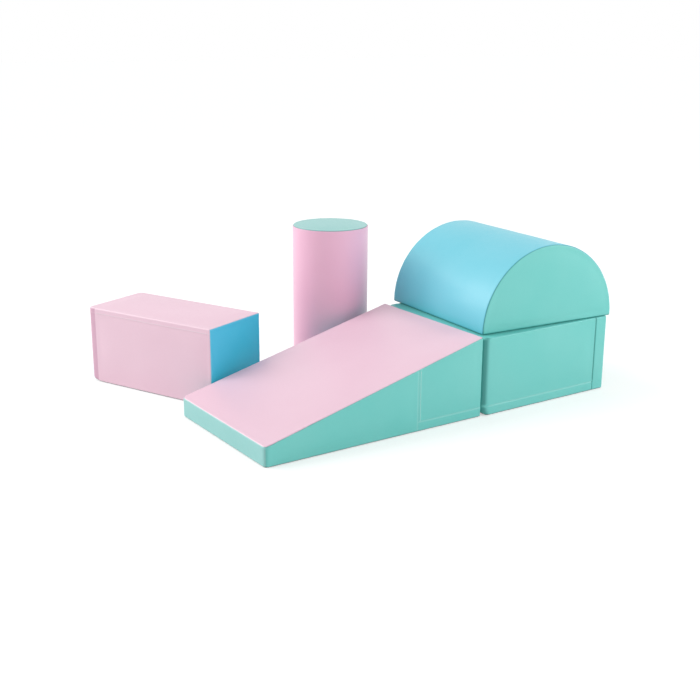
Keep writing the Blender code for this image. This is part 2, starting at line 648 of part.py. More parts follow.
def make_bar(root):
    """The long square block that stands loose on the floor."""
    sides = box_sides(BAR_LENGTH, BAR_WIDTH, BAR_HEIGHT, crowned=("near", "left", "right", "top"))
    corner = Vector((LOW_END_X + BAR_CORNER_FROM_LOW_END, RAMP_FAR_Y + BAR_CLEARANCE, 0))
    inward = Vector((-BAR_LENGTH / 2, BAR_WIDTH / 2, 0))
    bar = Block("bar", root, corner + Matrix.Rotation(BAR_YAW, 3, "Z") @ inward, BAR_YAW, sides)
    left_edges = [("left", "near"), ("far", "left"), ("left", "under")]
    bar.take_foam(box_foam(BAR_LENGTH, BAR_WIDTH, BAR_HEIGHT), soft=left_edges)
    seam_x = BAR_SEAM_FROM_LEFT - BAR_LENGTH / 2
    bar.seam("near", X * seam_x, X)
    bar.add_panel("top_panel", "pink_cover", "top")
    bar.add_panel("near_side_panel", "pink_cover", "near", lambda co: past(co.x, seam_x))
    bar.add_panel("near_corner_strip", "pink_cover", "near", lambda co: before(co.x, seam_x))
    bar.add_panel("left_end_panel", "blue_cover", "left")
    bar.add_panel("right_end_panel", "blue_cover", "right")
    bar.add_panel("underside", "non_slip_base", "under")
    zipped_far_side(bar, "pink_cover", BAR_WIDTH / 2, BAR_LENGTH - 2 * ZIP_END_MARGIN)


def make_cylinder(root):
    """The round block that stands on end, with an upright zip at its far side."""
    radius = CYLINDER_DIAMETER / 2 - SKIN
    sides = [
        Side("wrap", depth=lambda co: radius - math.hypot(co.x, co.y)),
        Side("top", point=Z * (CYLINDER_HEIGHT - SKIN), normal=Z, crown=CROWN),
        Side("foot", point=Z * SKIN, normal=-Z),
    ]
    place_y = RAMP_FAR_Y + CYLINDER_CLEARANCE + CYLINDER_DIAMETER / 2
    cylinder = Block("cylinder", root, (TALL_END_X - CYLINDER_FROM_TALL_END, place_y, 0), 0.0, sides)
    bm = bmesh.new()
    facet = 2 * math.pi / CYLINDER_FACETS
    bmesh.ops.create_cone(bm, cap_ends=True, segments=CYLINDER_FACETS, radius1=radius, radius2=radius,
                          depth=CYLINDER_HEIGHT - 2 * SKIN, matrix=Matrix.Rotation(facet / 2, 4, "Z"))
    bmesh.ops.translate(bm, vec=Z * (CYLINDER_HEIGHT / 2), verts=bm.verts)
    crease = radius * math.cos(DISC_CREASE_FACETS * facet)
    slice_mesh(bm, X, (-crease, crease))
    slice_mesh(bm, Y, (-crease, crease))
    cylinder.take_foam(bm)
    run = CYLINDER_HEIGHT - CYLINDER_ZIP_FROM_FOOT - CYLINDER_ZIP_FROM_TOP
    facet_face = radius * math.cos(facet / 2) + SKIN
    fastener = Zip(Vector((0, facet_face, CYLINDER_ZIP_FROM_FOOT + run / 2)), Z, Y, run)
    fastener.crease(cylinder, "wrap")
    cylinder.add_panel("side_wrap", "pink_cover", "wrap",
                       lambda co: not fastener.shows(co) and not (co.y > 0 and abs(co.x) < GAP / 2))
    cylinder.add_panel("top_disc", "teal_cover", "top")
    cylinder.add_panel("foot_disc", "non_slip_base", "foot")
    add_zip(cylinder, cylinder.add_core(), fastener)


def footprint_middle(items):
    """The middle of the set's bounding box, at floor level."""
    graph = bpy.context.evaluated_depsgraph_get()
    places = []
    for item in items:
        seen = item.evaluated_get(graph)
        places += [seen.matrix_world @ vertex.co for vertex in seen.data.vertices]
    middle_x = (min(p.x for p in places) + max(p.x for p in places)) / 2
    middle_y = (min(p.y for p in places) + max(p.y for p in places)) / 2
    return Vector((middle_x, middle_y, min(p.z for p in places)))


clear_scene()
PARTS = collection("foam_play_set")
CUTTERS = collection("cutters")
SLIDER = slider_mesh()
PULL = pull_mesh()
ROOT = add_empty("set_origin", None, Matrix.Identity(4))
make_base(ROOT)
make_ramp(ROOT)
make_half_round(ROOT)
make_bar(ROOT)
make_cylinder(ROOT)
bpy.context.view_layer.update()
ROOT.location = -footprint_middle([item for item in PARTS.objects if item.type == "MESH"])
bpy.context.view_layer.update()
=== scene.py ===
"""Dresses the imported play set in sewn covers, zips and hook-and-loop tape, and sets its stage.

Each block is modelled in its own frame, with X along its length, Y away from the side that is looked
at, Z up and the origin in the middle of its underside. A finished piece is moved to the block's place
and that move is applied, so its object sits at the origin.
"""
import json
import math

import bmesh
import bpy
import numpy as np
from bpy.props import FloatProperty, FloatVectorProperty, IntProperty, PointerProperty
from mathutils import Matrix, Vector, bvhtree, kdtree, noise

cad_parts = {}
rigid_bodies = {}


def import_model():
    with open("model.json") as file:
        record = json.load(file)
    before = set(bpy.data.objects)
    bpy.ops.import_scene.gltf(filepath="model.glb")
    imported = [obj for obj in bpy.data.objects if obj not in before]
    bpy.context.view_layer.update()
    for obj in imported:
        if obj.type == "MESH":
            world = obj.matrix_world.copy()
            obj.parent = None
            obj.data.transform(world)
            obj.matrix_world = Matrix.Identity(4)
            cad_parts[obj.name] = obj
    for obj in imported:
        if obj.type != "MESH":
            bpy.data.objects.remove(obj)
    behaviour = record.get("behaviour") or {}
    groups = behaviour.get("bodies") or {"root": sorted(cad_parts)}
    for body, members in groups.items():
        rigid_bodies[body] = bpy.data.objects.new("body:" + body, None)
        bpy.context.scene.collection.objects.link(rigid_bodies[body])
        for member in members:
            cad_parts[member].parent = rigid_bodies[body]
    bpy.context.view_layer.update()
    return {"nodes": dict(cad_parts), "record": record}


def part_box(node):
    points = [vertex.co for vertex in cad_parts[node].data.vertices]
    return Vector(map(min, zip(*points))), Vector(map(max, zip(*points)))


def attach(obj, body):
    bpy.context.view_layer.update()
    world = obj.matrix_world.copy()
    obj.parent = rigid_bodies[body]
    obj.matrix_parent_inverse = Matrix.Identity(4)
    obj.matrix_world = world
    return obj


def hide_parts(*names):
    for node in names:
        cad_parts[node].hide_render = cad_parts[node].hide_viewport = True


bl_info = {
    "name": "Foam play set",
    "version": (1, 0, 0),
    "blender": (4, 5, 0),
    "location": "3D View > Sidebar > Play Set",
    "description": "Sews the covers of five soft play blocks and sets the stage round them",
    "category": "Add Mesh",
}

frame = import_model()
IMAGE_SIZE = 700
SENSOR_WIDTH = 36.0         # in millimetres
CLIP = (0.05, 100.0)        # the nearest and farthest that the camera sees
X, Y, Z = Vector((1, 0, 0)), Vector((0, 1, 0)), Vector((0, 0, 1))
MOUNTS = {mount["name"]: Vector(mount["pos_m"]) for mount in frame["record"]["mounts"]}

# Tests and tolerances
TINY = 1e-9                 # keeps a division off zero
CLOSE = 1e-5                # vertices nearer than this are taken as one, or as level
CUT_THRESHOLD = 1e-6        # a cut uses a vertex that is nearer than this
FLAT, NEARLY_FLAT = 0.999, 0.9      # dot product with a direction, over which a face faces it
MANY = 8                    # a face with more corners than this is a whole end
SHARP_ANGLE = math.radians(30)      # over it, an edge of a blank is rounded
COVER_SMOOTH_ANGLE = math.radians(40)
FITTING_SMOOTH_ANGLE = math.radians(35)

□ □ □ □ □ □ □

• _Aim of the task_
In the listing above, find the line with "clear_scene()" and the line with "sets its stage.", then print exactly those two lines and every line between them, and nothing more.

• _Exercise result_
clear_scene()
PARTS = collection("foam_play_set")
CUTTERS = collection("cutters")
SLIDER = slider_mesh()
PULL = pull_mesh()
ROOT = add_empty("set_origin", None, Matrix.Identity(4))
make_base(ROOT)
make_ramp(ROOT)
make_half_round(ROOT)
make_bar(ROOT)
make_cylinder(ROOT)
bpy.context.view_layer.update()
ROOT.location = -footprint_middle([item for item in PARTS.objects if item.type == "MESH"])
bpy.context.view_layer.update()
=== scene.py ===
"""Dresses the imported play set in sewn covers, zips and hook-and-loop tape, and sets its stage.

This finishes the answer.